While controlled discharges into the bay continue, Hopes said controlled discharge from the breach at Piney Point has been kept on HRK Property and is being trucked by the Mosaic Company to Mosaic sites. If that wastewater had not been diverted, it would have spilled into Tampa Bay through Piney Point Creek. Hopes said wastewater from the breach is of greater concern because it has seeped through the phosphogypsum, giving it an opportunity to pick up dissolved solids from the hazardous material.

U.S. Rep. Vern Buchanan toured Piney Point on Monday, getting a look at the breach in the containment wall, the pumping outflow and Port Manatee, where the wastewater is being pumped into Tampa Bay.

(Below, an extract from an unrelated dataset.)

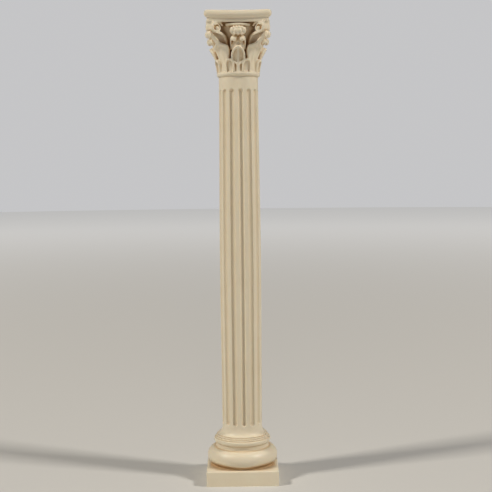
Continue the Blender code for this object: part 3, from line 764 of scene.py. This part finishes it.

“All of the water that is breaching out of the side that is flowing in what now is somewhat of a canal,” Hopes said. “With the state’s assets and some of these pumps, it is being diverted around the stack then being pumped and lifted into another channel. It is going into – there is a 35 million gallon pond that has a liner in it that has not been used on the Piney Point site. So everything that is coming out of the bottom is staying on the site. That is not going into the bay.”

Hopes said there are additional efforts unfolding to bring storage tanks, tankers and barges into the response arsenal to address wastewater at the Piney Point site that is not leaking or being released. He said those details are being worked out by the DEP and related private parties such as the Mosaic Company.

“The aim of some of those efforts would be to ship that wastewater to the Louisiana coast to dispose of that wastewater in deep injection wells there,” Hopes said.

However, he said some of those ships, owned by Mosaic, are flagged in other countries, making it necessary to attain a federal waiver for the initiative.

“What is taking place right now is in preparation for those other holding ponds,” Hopes said. “That’s why you have this water treatment, because before that water leaves to go anywhere, it has to be treated because of its acidity and alkalinity, ammonia and nitrates.”